Skip to content

Utils review

This looks correct, as usual, most of my request is documentation and sanity tests.

utils/data.py

The functions in this file all seem correct, however, adding docstrings and unit tests would make future maintainance much easier.

convert_m1q_to_lm1m2

  • remove mass_1 and mass_ratio
  • add log_mass_1 and log_mass_2
  • add log_prior = log(prior) + log(mass_2)
  • jacobian: \frac{\partial (\ln m_1, \ln m_2)}{\partial (m_1, q)} = \begin{bmatrix} \frac{1}{m_1} & 0 \\ 0 & \frac{1}{q} \end{bmatrix} = \frac{1}{m_2}

convert_m1_to_lm1

  • remove mass_1
  • add log_mass_1
  • add log_prior = log(prior) + log(mass_1)
  • jacobian: \frac{\partial (\ln m_1)}{\partial m_1} = \frac{1}{m_1}

convert_m1m2_to_lm1lm2

  • remove mass_1 and mass_2
  • add log_mass_1 and log_mass_2
  • add log_prior = log(prior) + log(mass_1) + log(mass_2)
  • jacobian: \frac{\partial (\ln m_1, \ln m_2)}{\partial (m_1, m_2)} = \begin{bmatrix} \frac{1}{m_1} & 0 \\ 0 & \frac{1}{m_2} \end{bmatrix} = \frac{1}{m_1 m_2}

clean_par

  • takes as arguments: dictionary of data, list of parameter names, minimum, maximum, and whether to remove bad samples
  • returns the data, modified in place
  • if remove, remove the samples that are outside the range
  • if not remove, set the samples outside the range to the center of support and log prior to infinity

place_in_bins

  • takes as arguments:
    • list of parameters
    • list of dictionaries of posteriors
    • dictionary of injections
    • the number of bins
    • the minima and maxima per parameter
  • returns a list of bin occupancies for posteriors, bin occupancies for injections, the bin edges, and the volume element per bin
  • default for minima and maxima are mutable, but they shouldn't be changed by the function
  • if bounds are missing, falls back to hardcoded defaults
  • calls place_samples_in_bins to do the binning

utils/nearest_neighbor.py

The function in here is primarily to put the sample data onto the pixelpop grid and compute adjacency matrices.

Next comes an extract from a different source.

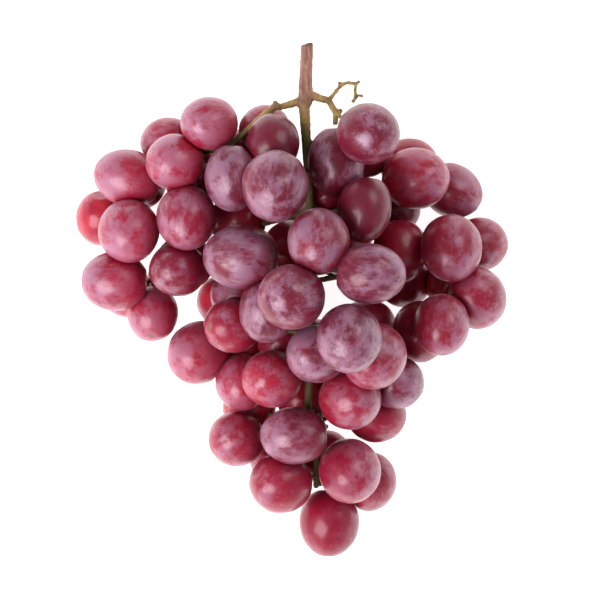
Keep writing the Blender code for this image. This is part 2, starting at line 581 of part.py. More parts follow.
    def lines(self):
        """The tree as lines of (point, radius), one a berry; at a fork the heaviest arm goes straight on."""
        made = []
        starts = [(k, child) for k in range(len(self.pos)) if self.up[k] < 0 for child in self.kids[k]]
        starts += [(k, None) for k in range(len(self.pos)) if self.up[k] < 0 for _ in self.ends[k]]
        while starts:
            k, child = starts.pop()
            line = [(self.pos[k], self.radius[k if child is None else child])]
            while child is not None:
                k = child
                line.append((self.pos[k], self.radius[k]))
                kids = sorted(self.kids[k], key=lambda c: -self.load[c])
                child = kids[0] if kids else None
                starts += [(k, other) for other in kids[1:]]
                starts += [(k, None) for _ in self.ends[k][0 if kids else 1:]]
            made.append(line + self.cup(*self.ends[k].pop()))
        return made

    def cup(self, berry, d, end):
        """The pedicel's last stretch, which widens to a small cup just off the berry's skin."""
        room = float(clearance(self.bunch, end[None, :], berry)[0]) - SLACK
        cup = max(PEDICEL, min(CUP, room))
        return [(end + d * CUP_LENGTH, PEDICEL), (end, cup)]


def thin_out(bunch, line):
    """Leaves out the points of a line that it can do without, as long as it stays clear of the berries."""
    keep = [line[0]]
    k = 0
    last = len(line) - 1
    while k < last:
        nxt = k + 1
        for far in range(min(last - 1, k + THINNING_SPAN), k + 1, -1):
            (a, wide), (b, narrow) = line[k], line[far]
            off = max(line_distance(line[m][0], a, b) for m in range(k + 1, far))
            steps = np.linspace(0, 1, 13)[1:-1, None]
            free = clearance(bunch, a + (b - a) * steps).min() > max(wide, narrow) + THINNING_ROOM
            if off < THINNING and abs(wide - narrow) < THINNING_CHANGE and free:
                nxt = far
                break
        keep.append(line[nxt])
        k = nxt
    return keep


def line_distance(p, a, b):
    t = min(1.0, max(0.0, float(((p - a) * (b - a)).sum() / max(1e-9, ((b - a) ** 2).sum()))))
    return float(np.sqrt(((p - a - t * (b - a)) ** 2).sum()))


def material(name, colour, roughness):
    made = bpy.data.materials.new(name)
    made.use_nodes = True
    shader = made.node_tree.nodes["Principled BSDF"]
    shader.inputs["Base Color"].default_value = (*colour, 1)
    shader.inputs["Roughness"].default_value = roughness
    shader.inputs["Metallic"].default_value = 0.0
    return made


def tube(collection, name, line, sides, tilt=0.0):
    """A closed tube through (point, radius) pairs; tilt slants its first end."""
    points = [Vector(p) * MM for p, _ in line]
    mesh = bmesh.new()
    side = None
    rings = []
    for k, (point, (_, radius)) in enumerate(zip(points, line)):
        before = (point - points[k - 1]).normalized() if k else (points[1] - point).normalized()
        after = (points[k + 1] - point).normalized() if k < len(points) - 1 else before
        along = (before + after).normalized()
        side = side or along.orthogonal()
        side = (side - along * side.dot(along)).normalized()
        other = along.cross(side)
        ring = []
        for s in range(sides):
            turn = 2 * math.pi * s / sides
            out = (side * math.cos(turn) + other * math.sin(turn)) * radius * MM
            slant = along * out.x * tilt if k == 0 else Vector((0, 0, 0))
            ring.append(mesh.verts.new(point + out + slant))
        rings.append(ring)
    for a, b in zip(rings, rings[1:]):
        for s in range(sides):
            mesh.faces.new((a[s], a[(s + 1) % sides], b[(s + 1) % sides], b[s]))
    mesh.faces.new(rings[0][::-1])
    mesh.faces.new(rings[-1])
    bmesh.ops.triangulate(mesh, faces=mesh.faces)
    return link(collection, name, mesh)


def berry(collection, name, centre, half, axis):
    """An ellipsoid with its poles at the stem and blossom ends, cut flat where the table presses it."""
    mesh = bmesh.new()
    bmesh.ops.create_uvsphere(mesh, u_segments=BERRY_SIDES, v_segments=BERRY_RINGS, radius=FACETED)
    turn = Vector((0, 0, 1)).rotation_difference(Vector(axis))
    for vert in mesh.verts:
        x, y, z = vert.co
        vert.co = turn @ Vector((x * half[0], y * half[0], z * half[1])) * MM + Vector(centre) * MM
    if min(vert.co.z for vert in mesh.verts) < 0:
        geometry = mesh.verts[:] + mesh.edges[:] + mesh.faces[:]
        bmesh.ops.bisect_plane(mesh, geom=geometry, plane_co=(0, 0, 0), plane_no=(0, 0, 1), clear_inner=True)
        bmesh.ops.holes_fill(mesh, edges=[edge for edge in mesh.edges if edge.is_boundary])
    bmesh.ops.triangulate(mesh, faces=mesh.faces)
    return link(collection, name, mesh)


def link(collection, name, mesh):
    bmesh.ops.recalc_face_normals(mesh, faces=mesh.faces)
    data = bpy.data.meshes.new(name)
    mesh.to_mesh(data)
    mesh.free()
    made = bpy.data.objects.new(name, data)
    collection.objects.link(made)
    return made


def drop_crumbs(mesh):
    """Takes away the loose slivers of a few vertices that a union can leave."""
    work = bmesh.new()
    work.from_mesh(mesh)
    left = dict.fromkeys(work.verts)
    crumbs = []
    while left:
        bit = [left.popitem()[0]]
        for v in bit:
            for edge in v.link_edges:
                other = edge.other_vert(v)
                if other in left:
                    left.pop(other)
                    bit.append(other)
        if len(bit) < CRUMB:
            crumbs += bit
    bmesh.ops.delete(work, geom=crumbs, context="VERTS")
    work.to_mesh(mesh)
    work.free()


def fuse(name, collection, look, solver):
    """One object from all those of a collection, by a Boolean union that is applied."""
    first = collection.objects[0]
    whole = bpy.data.objects.new(name, first.data.copy())
    bpy.context.scene.collection.objects.link(whole)
    bpy.data.objects.remove(first)
    union = whole.modifiers.new("union", "BOOLEAN")
    union.operation = "UNION"
    union.operand_type = "COLLECTION"
    union.collection = collection
    union.solver = solver
    evaluated = whole.evaluated_get(bpy.context.evaluated_depsgraph_get())
    fused = bpy.data.meshes.new_from_object(evaluated)
    drop_crumbs(fused)
    whole.modifiers.clear()
    whole.data = fused
    fused.name = name
    for part in list(collection.objects):
        bpy.data.objects.remove(part)
    bpy.data.collections.remove(collection)
    fused.materials.clear()
    fused.materials.append(look)
    fused.shade_smooth()
    return whole


def group(name):
    made = bpy.data.collections.new(name)
    bpy.context.scene.collection.children.link(made)
    return made


def build_berries(bunch):
    look = material("red grape skin", (0.36, 0.05, 0.10), 0.35)
    made = []
    for spray in sorted(set(bunch.sprays)):
        parts = group(spray)
        for k in range(bunch.n):
            if bunch.sprays[k] == spray:
                berry(parts, bunch.names[k], bunch.cen[k], bunch.half[k], bunch.axes[k])
        made.append(fuse("berries_" + spray, parts, look, "EXACT"))
    return made


def build_stem(bunch):
    look = material("grape stem", (0.32, 0.22, 0.10), 0.6)
    parts = group("stem parts")
    lines = (RACHIS, LEFT_ARM, RIGHT_ARM, BARE_TWIG, *STUBS)
    pairs = [[(np.array(p[:3]), p[3]) for p in line] for line in lines]
    tube(parts, "rachis", pairs[0], RACHIS_SIDES, CUT_SLANT)
    for k, line in enumerate(pairs[1:]):
        tube(parts, "arm %d" % k, line, ARM_SIDES)
    for k, line in enumerate(Routes(bunch).lines()):
        tube(parts, "pedicel %d" % k, thin_out(bunch, line), PEDICEL_SIDES)
    return fuse("stem", parts, look, "MANIFOLD")


def centre_on_origin(objects):
    """Moves the meshes so that the middle of their common box is over the origin."""
    corners = [Vector(v.co) for made in objects for v in made.data.vertices]
    low = [min(c[k] for c in corners) for k in range(3)]
    high = [max(c[k] for c in corners) for k in range(3)]
    shift = Vector((-(low[0] + high[0]) / 2, -(low[1] + high[1]) / 2, 0))
    for made in objects:
        for v in made.data.vertices:
            v.co += shift


def main():
    for old in list(bpy.data.objects):
        bpy.data.objects.remove(old)
    bunch = lay_out()
    objects = build_berries(bunch)
    objects.append(build_stem(bunch))
    centre_on_origin(objects)


main()
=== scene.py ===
"""A bunch of red table grapes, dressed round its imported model.

The berries are laid out by the same rule as the model's, from the same table, and get a round form, flats
where they press on each other, a waxy bloom and a scar at the blossom end. The stem is grown from the
model's own. Sizes and places in the tables are millimetres; every mesh is made in metres.
"""
import math
import random

import bmesh
import bpy
import numpy as np
from bpy.props import FloatProperty, FloatVectorProperty, IntProperty, PointerProperty
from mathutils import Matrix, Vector, noise


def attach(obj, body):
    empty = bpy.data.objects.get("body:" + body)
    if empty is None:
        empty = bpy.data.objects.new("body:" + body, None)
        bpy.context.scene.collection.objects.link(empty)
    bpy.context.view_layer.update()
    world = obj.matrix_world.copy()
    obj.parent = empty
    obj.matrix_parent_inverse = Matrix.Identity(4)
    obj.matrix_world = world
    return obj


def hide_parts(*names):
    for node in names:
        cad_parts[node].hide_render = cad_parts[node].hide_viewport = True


bl_info = {
    "name": "Bunch of grapes",
    "version": (1, 0, 0),
    "blender": (4, 5, 0),
    "location": "3D View > Sidebar > Grapes",
    "description": "Berries with a waxy bloom on a knotty stem, on a pale table",
    "category": "Object",
}

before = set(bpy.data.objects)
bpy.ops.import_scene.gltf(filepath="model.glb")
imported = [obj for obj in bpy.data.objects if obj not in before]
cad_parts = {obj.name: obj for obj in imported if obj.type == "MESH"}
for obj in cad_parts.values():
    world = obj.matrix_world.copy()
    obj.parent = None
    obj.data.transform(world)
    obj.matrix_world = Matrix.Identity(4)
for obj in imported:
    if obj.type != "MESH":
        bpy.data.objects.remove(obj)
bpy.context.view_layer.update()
MM = 0.001

# berries: name, spray, x, y, width across, width along, lean of the long axis in degrees; the rows are
# f in front, m behind them, k at the back, and the list runs from the back of the bunch to its front
BERRIES = [
    ("k1", "heart", -30.0, 0.8, 20.5, 20.5, 0), ("k2", "left_shoulder", -41.8, 10.6, 20.5, 20.5, 0),
    ("k3", "left_wing", -65.4, 2.3, 19.8, 20.5, 0), ("k4", "left_shoulder", -35.7, 52.8, 20.5, 22.0, 0),
    ("k5", "crown", -18.2, 57.0, 19.8, 21.3, 0), ("k6", "crown", -27.0, 29.6, 20.5, 22.0, 0),
    ("k7", "lower_left", -31.9, -23.6, 20.5, 20.5, 0), ("k8", "lower_left", -19.0, -42.6, 20.5, 20.5, 0),
    ("k9", "tip", -11.8, -58.9, 19.8, 20.5, 0), ("k10", "tip", 13.7, -61.9, 20.9, 21.7, 0),
    ("k12", "lower_right", 25.8, -3.0, 19.8, 22.0, 0),
    ("k13", "right_shoulder", 39.5, 29.6, 19.8, 21.3, 0),
    ("k14", "right_wing", 44.1, 3.8, 20.5, 21.3, 0), ("k15", "right_shoulder", 11.0, 36.1, 20.5, 21.3, 0),
    ("k16", "right_wing", 53.2, 3.8, 20.5, 21.3, 0), ("k17", "right_shoulder", 19.8, 57.0, 20.5, 21.3, 0),
    ("m1", "crown", -13.7, 65.0, 19.0, 19.8, 0), ("m2", "left_shoulder", -50.9, 60.4, 19.0, 21.3, 0),
    ("m3", "left_wing", -76.4, 31.5, 19.4, 21.3, 90), ("m4", "heart", -23.9, 1.5, 20.5, 21.3, 0),
    ("m5", "right_shoulder", 59.3, 41.4, 20.5, 23.6, -30), ("m6", "right_wing", 69.5, 22.0, 20.5, 21.3, 0),
    ("m7", "right_wing", 38.4, 19.8, 20.5, 25.0, 90), ("m8", "right_wing", 46.0, -12.2, 21.3, 23.6, 90),
    ("m9", "right_wing", 67.6, 0.4, 22.8, 24.3, -60), ("m12", "tip", 28.5, -67.3, 21.3, 23.2, 90),
    ("m11", "lower_right", 29.3, -45.6, 20.5, 22.8, 0), ("m10", "lower_right", 38.4, -30.4, 20.5, 21.3, 0),
    ("f4", "left_wing", -55.5, -6.1, 19.8, 21.3, 90), ("f3", "left_wing", -70.7, 7.6, 22.8, 25.8, 0),
    ("f1", "left_wing", -65.7, 46.7, 22.0, 26.6, -17), ("f2", "left_wing", -65.0, 25.8, 23.6, 24.3, 90),
    ("f5", "left_shoulder", -49.0, 52.4, 21.7, 22.4, 0),
    ("f6", "left_shoulder", -33.4, 68.0, 20.5, 22.0, 0),
    ("f11", "right_shoulder", 13.3, 53.2, 21.7, 27.4, 90),
    ("f13", "right_shoulder", 25.8, 62.7, 23.2, 23.9, 0),
    ("f10", "crown", -9.1, 60.8, 20.1, 22.4, 90), ("f9", "crown", -26.6, 45.2, 20.9, 25.8, 90),
    ("f7", "left_shoulder", -46.7, 11.4, 20.5, 22.0, 0),
    ("f8", "left_shoulder", -42.9, 30.0, 22.8, 25.1, 90),
    ("f17", "right_shoulder", 23.9, 34.6, 20.5, 25.8, 80),
    ("f14", "right_shoulder", 44.1, 46.4, 23.6, 26.2, 0),
    ("f15", "right_wing", 57.4, 19.8, 23.6, 25.8, 90), ("f16", "right_wing", 54.0, -9.5, 21.3, 23.6, 90),
    ("f19", "heart", -22.4, 16.7, 24.7, 29.3, 0), ("f12", "crown", -8.0, 40.3, 25.1, 27.4, 90),
    ("f20", "heart", 5.3, 25.1, 23.6, 25.5, 90), ("f24", "heart", 26.6, 9.1, 22.8, 27.0, 0),
    ("f22", "lower_left", -38.8, -19.8, 23.6, 25.1, 45),
    ("f30", "lower_left", -24.3, -52.8, 21.3, 21.7, 0),
    ("f27", "lower_left", -22.8, -31.2, 20.5, 22.0, 90), ("f21", "heart", -25.5, -9.5, 20.5, 22.0, 0),
    ("f32", "tip", -7.6, -70.7, 23.2, 24.3, 0), ("f33", "tip", -1.5, -50.2, 22.0, 26.2, 0),
    ("f28", "lower_left", -10.6, -30.0, 22.0, 22.8, 0), ("f18", "heart", -12.5, -4.6, 21.3, 24.3, 90),
    ("f31", "lower_right", 18.2, -38.4, 23.2, 23.9, 0), ("f25", "lower_right", 2.7, -20.5, 22.0, 22.8, 0),
    ("f23", "heart", -3.8, 0.4, 24.7, 25.5, 0), ("f26", "lower_right", 31.2, -21.3, 24.3, 25.5, 60),
    ("f29", "lower_right", 18.6, -14.1, 24.7, 26.2, 90), ("f35", "tip", 9.9, -86.6, 23.2, 26.6, 90),
    ("f34", "tip", 19.0, -65.4, 23.9, 24.7, 90),
]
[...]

The functions look sensible, however they are quite complex and generally should be documented better. There are potential danger points with jax not performing bounds checking.

is_valid

  • no docstring which makes this very difficult to parse without looking at it's usage in context
  • inputs:
    • l: a coordinate
    • base: the length along the dimension(s)
    • dimension: the dimensionality
  • false when:
    • the length of l doesn't match dimension OR
    • if base in an int, any element of l is not in [0, base) OR
    • if base is a list, any element of l is not in [0, base[i]) for each dimension i
  • true when:
    • the length of l matches dimension AND
    • if base in an int, all elements of l are in [0, base) OR
    • if base is a list, all elements of l are in [0, base[i]) for each dimension i
  • none otherwise

coordinate_to_index

  • has a docstring!
  • has a test for out of bounds access
  • core calculation is jnp.ravel_multi_index

index_to_coordinate

  • has a docstring!
  • inverse of coordinate_to_index
  • core_calculation is jnp.unravel_index
  • verified that these are inverses
import numpy as np
from pixelpop.utils.nearest_neighbor import index_to_coordinate, coordinate_to_index

for _ in range(100):
    dimension = np.random.choice(2) + 1
    density = list(np.random.randint(20, 30, dimension))
    index = np.random.randint(np.prod(density))
    assert coordinate_to_index(index_to_coordinate(index, dimension, density), density, dimension) == index

nearest_neighbors

  • has a minimal docstring, missing on optional argument isVisible
  • isVisible turns on a tqdm progress bar
  • why doesn't this use index_to_coordinate
  • runs over all valid points in full grid
  • runs over each dimension and tests previous and next, if it is_valid, add the index and coordinate to the lists

create_CAR_coupling_matrix

  • docstring has extra and missing parameters
  • returns the adjacency matrix for the given density and dimension using nearest_neighbors
  • returns a scipy.sparse.coo_array

place_grid_in_bins

  • appears unused, I'm going to ignore it

place_samples_in_bins

  • docstring is missing reshape, and different return format
  • main calculation uses jnp.digitize
  • if reshape returns the coordinates in the grid
  • else returns the indices in the flattened grid using coordinate_to_index

utils/event_utils.py

Ignoring this file as none of this functionality is planned for use.